Converting my model from Keras to PyTorch doesn't work for some reason; produces unchanging outputs

Hey everyone!

I’ve been trying to convert a set of 12 concurrent signals of length 512 each into a singular signal of length 100. I initially wanted to start with a simple Keras implementation as follows:

model = Sequential()
model.add(Conv1D(filters=16, kernel_size=5, strides=2, input_shape=(512, 12)))
model.add(Conv1D(filters=32, kernel_size=5, strides=2))
model.add(Conv1D(filters=64, kernel_size=5, strides=2))
model.add(Dense(100, activation='tanh'))

model.compile(loss='mean_squared_error', optimizer=Adam(lr=1e-6))
history =, y, epochs=100, batch_size=32, verbose=1, validation_data=(x_val, y_val))

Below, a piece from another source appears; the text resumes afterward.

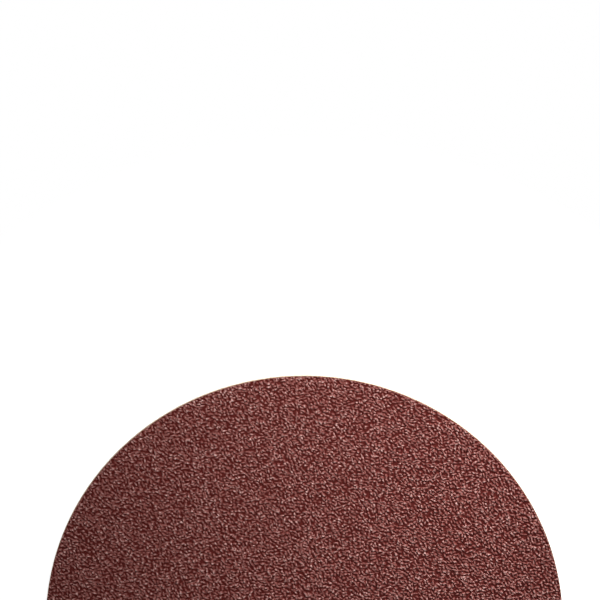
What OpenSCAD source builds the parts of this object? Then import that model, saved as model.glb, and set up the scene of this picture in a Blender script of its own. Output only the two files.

Now this model performs quite poorly*, so I wanted to attempt to use a pix2pix-style approach in PyTorch: for model definitions for training routine

For some reason, my PyTorch generator keeps producing extremely similar outputs:

y_ = netG(x_val)

Obviously, the PyTorch pix2pix implementation is different from the simple Keras implementation, but even when I switch the criterion_reconstruction to MSE, disable the loss obtained from the GAN (and simply use the raw reconstruction L1 or L2 loss), use the same optimizers, the same batch size, and same dataset, PyTorch has the issue while Keras does not.

Have I made some glaring error somewhere?

Any help would be greatly appreciated.

*It still generates varying outputs that at least slightly resemble the expected output moire often than not. This differs from my flawed PyTorch implementation, which produces a singular constant output with less semblance to the expected output than anything the Keras model yields.

Two things I notice:

  1. Why are you adding in a reconstruction_lambda scalar to the loss? Try removing that.
  2. Your Discriminator uses a Sigmoid layer and you’re using BCELoss. Try removing the Sigmoid and using nn.BCEWithLogitsLoss. This takes advantage of the log-sum-exp trick for better numerical stability.

Thanks for taking the time to reply!

The “reconstruction lambda” is taken from the pix2pix paper (see bottom-left of p. 6), which I’m adapting to my signal generation problem. They use a lambda of 100, I found that 200 seemed to work better (but it’s all mostly garbage anyway).

When I attempt to directly replicate the Keras model, I’ve essentially replaced that line with just the reconstruction loss, so like the Keras model the reconstruction lambda and discriminator-based loss aren’t used.

As for the second suggestion, thanks! I am familiar with that but for some reason neglected to use that here.

In any case though, I’m still stumped as to why simply training the generator on the L1 or MSE loss without any discriminator involvement is unable to perform similarly to the Keras model. For context, I implement a replication of the Keras model by replacing lossG = loss_adversarial + reconstruction_lambda * loss_reconstruction with lossG = loss_reconstruction, setting loss_reconstruction to MSE, and appropriately setting hyperparameters like batch size, number of epochs, and learning rate.

I feel like something is majorly wrong somewhere and I just can’t sniff it out.

For some reason, choosing a reconstruction lambda of ~50 (lower seems to perform worse, higher also is quite poor but somehow somewhat okay at ~200 as well), increasing the learning rate to a much higher value, and making the batch sizes large (like in the hundreds) seems to break the issue. I also suspect some mode collapse is involved as the model isn’t producing very diverse outputs, and I’ll get that fixed shortly to see if that’ll help alleviate the problem of the generator failing to produce remotely diverse outputs.

In any case though, I still find it very weird that the PyTorch implementation (even removing the GAN/discriminator component) operates so differently from Keras.